Another option is keep the battery disconnected from vehicle positive, put it on a charger, get it up to full charge voltage, disconnect it and wait an hour to see how far the voltage drops. If it's much below 12.6V then the battery is bad. Remember that if your charging system is bad, that even though you have tried a new battery, it might be exhausted by a bad alternator quickly, or parasitic drain too but that typically takes a bit longer. Some auto parts stores can test alternators.
 






Yes 12V might be a little low but I need another decimal point, because nominal full charged voltage is at least 12.6V and usually higher for testing soon after the engine is shut off if the battery is healthy.

There are three main possibilities. The first is bad battery which seems less likely after trying a 2nd battery, so I'm ignoring that for now but if all else fails, revisit that in case your walmart automotive department is crap and lets their batteries sit drained on the shelf and that's the problem.

2nd more likely is you have an alternator problem. I would monitor the system voltage with engine going, wait a couple minutes after starting it in case the battery was low, and see if it's raising system voltage to around 14.(n)V. If it is not, then the alternator is a primary suspect, assuming (and do check this) that you don't have battery cable/terminal, or ground corrosion causing power loss.

3rd, especially if this problem is more prominent after it sits parked with engine off, is you have an excessive parasitic drain. On my '98, the normal parasitic drain in the fully off and sleeping long term is about 25mA, but is closer to 250mA for the first 45 minutes or so until it goes to sleep.

In that case, grab a multimeter and then there are a few options for tracing that. One is putting the multimeter in series with the battery and clamp, remembering it needs to be off and no wakeup events for roughly 45 minutes, like no opening doors (door latch switch cycling) or ignition cycling, or another option keeping it asleep as described, is a DC ammeter clamp on the battery cable, or another option is measuring for voltage drop across fuses to see if any particular subcircuit is drawing more than it should. There are various online resources for fuse type and rating vs voltage drop, mA multimeter measurements. I don't know which source is the best online for that, I have some saved locally but here is an example:


I would also run the engine for a while and then shut it off, measure battery voltage, wait an hour and measure it again, and if all else fails, repeat this process with the alternator charge wire disconnected once engine is off, and compare the result in case the alternator has leaky diode(s) and that is draining the battery.

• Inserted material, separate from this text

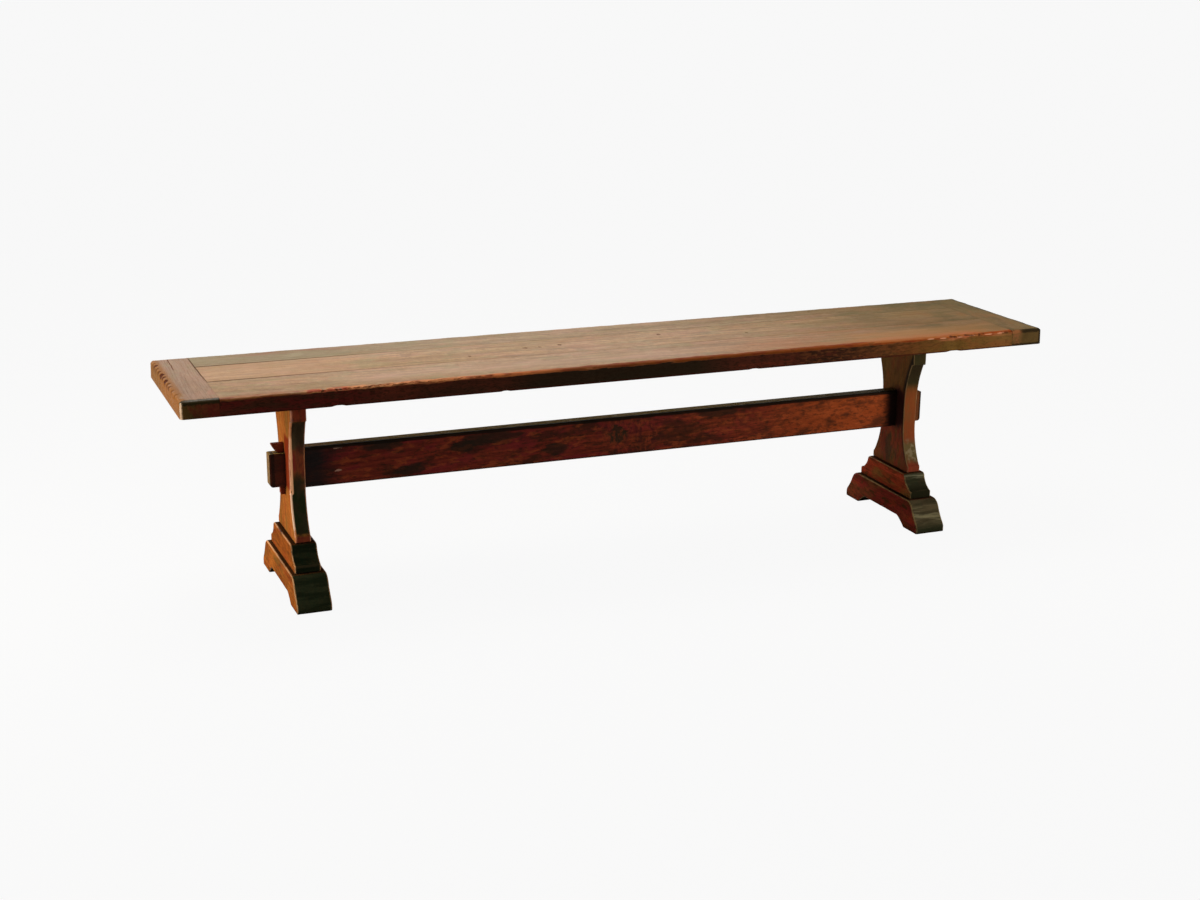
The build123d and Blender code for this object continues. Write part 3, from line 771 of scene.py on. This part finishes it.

Another option is keep the battery disconnected from vehicle positive, put it on a charger, get it up to full charge voltage, disconnect it and wait an hour to see how far the voltage drops. If it's much below 12.6V then the battery is bad. Remember that if your charging system is bad, that even though you have tried a new battery, it might be exhausted by a bad alternator quickly, or parasitic drain too but that typically takes a bit longer. Some auto parts stores can test alternators.
Thanks for the information JC
 






I went to Walmart got another battery installed it it seems to be working fine now we'll see what happens. This is the third strike so my advice to everyone do not I repeat do not buy a never start from Walmart I did not want another one but that was the only choice they gave me evidently they don't care that much about customer satisfaction but this is what happens when you don't treat people right everyone best of luck to you .
 






Might just be that particular Walmart, not keeping their battery stock charged. I have their Everstart Maxx group 65 in both my Explorers, and the prior battery in both was Everstart Maxx as well. It's the same battery made by Johnson Controls (now Clarios) and sold under several different brands, though Walmart may regionally source Exide or East Penn for certain group #'s, but all 3 are considered decent quality besides anecdotal evidence otherwise.

The '98 gets about 5 years out of the Everstart Maxx, 6 years if I push it (if it's not winter), and the '14, at 4 years it starts popping up the low battery warning if it hasn't been driven for ~5 days, but can get another half a year or longer if driven more often. It might even make it to 5 years if I adjusted the BMS charge level closer to 100%.

Regardless, I'd keep an eye on the battery voltage. If it's charging up to 13V-ish then dropping below 12.6V within the next few hours of the vehicle off, then you most likely have a parasitic drain fault somewhere.